I look down: the lines in the concrete floor, dyed Wright’s favorite Cherokee Red, indeed draw your eye to the hundred shades of green beyond the glass. The house will not let you ignore Nature. As Wright wrote in The Natural House, “We have no longer an outside and an inside as two separate things. Now the outside may come inside and the inside may and does go outside.” 

During their lives, Clifton and George tried to take care of the house, but their many social and cultural causes spread them pretty thin. Despite their grand lineage, the Lewises were not rich. The bank declined, partly because of the couple’s politics, and was taken over in 1974. Byrd and the rest of the family would like to sell the house to the Spring House Institute, a charitable organization set up to preserve it. Byrd gives tours of her home, and the SHI and its scores of volunteers make repairs and clear the grounds of the invasive plants that threaten Clifton’s garden. Byrd points to the plantings her mother, who usually dressed all in white, put in: gardenias, sago palms, two-winged silverbells, and a white-blooming member of the Tradescantia family—commonly called a wandering Jew—spreading out its delicate leaves. “Mother called that one wandering gentile,” Byrd says.

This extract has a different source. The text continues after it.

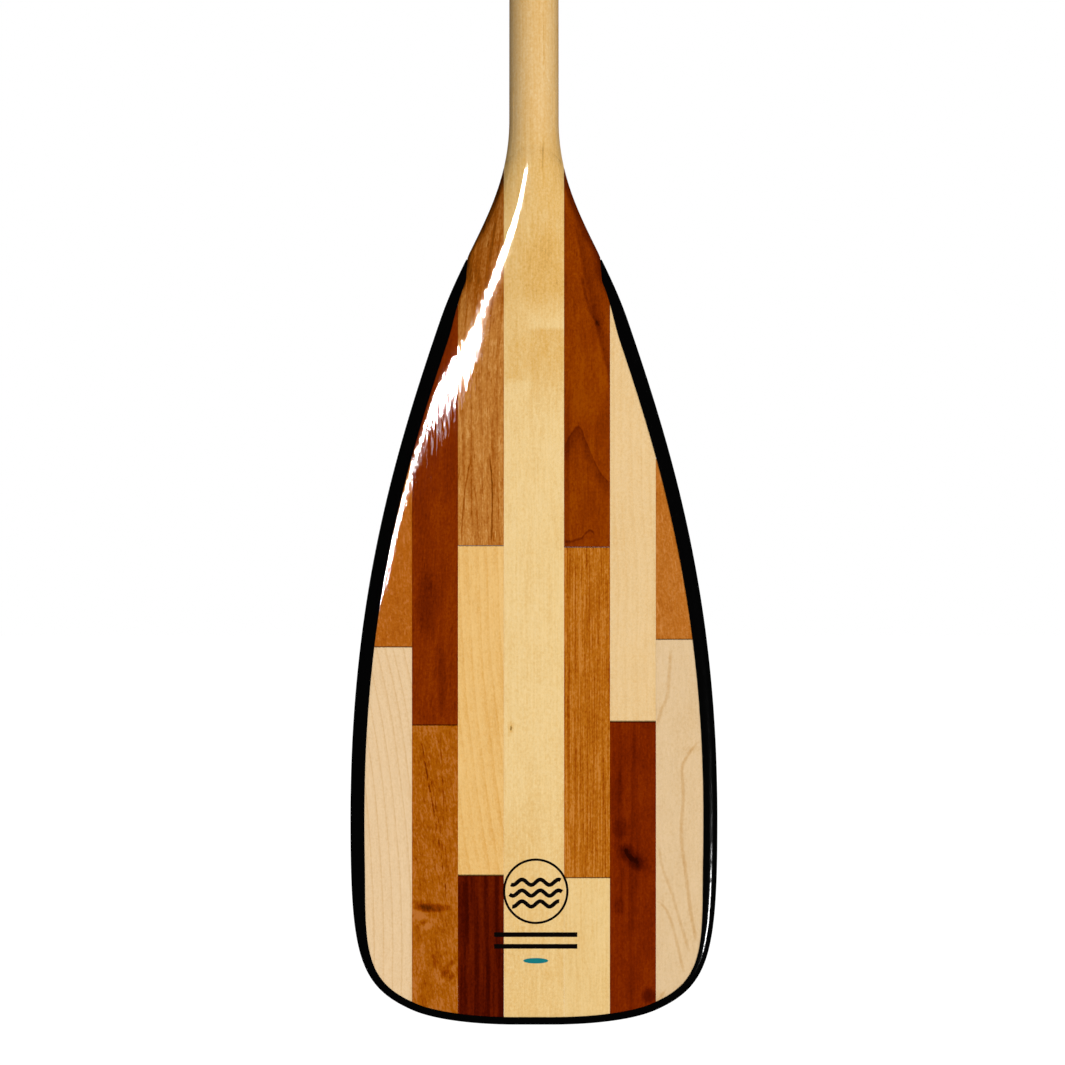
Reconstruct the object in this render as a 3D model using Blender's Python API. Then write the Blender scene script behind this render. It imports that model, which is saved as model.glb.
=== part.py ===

This past summer, UNESCO named eight Frank Lloyd Wright buildings World Heritage sites, putting them in the same class as the Taj Mahal, Chartres Cathedral and Stonehenge. They’re mostly the famous ones: the Guggenheim Museum, Fallingwater, Taliesin, Hollyhock House. Spring House is not among them. But this global designation underscores Wright’s importance to our artistic patrimony. Byrd hopes Wright’s World Heritage status will bring more attention to Spring House, helping the Institute to raise the $1 million it needs. Until then, she’ll show paying customers the circular fireplaces and sweeping balconies, apply for grants, marshal volunteers. It’s what her parents would have done. After all, Spring House isn’t merely a dwelling, it’s a sculpture, a work of art by one of America’s great artists, imbued with the generous Florida souls of Clifton and George Lewis.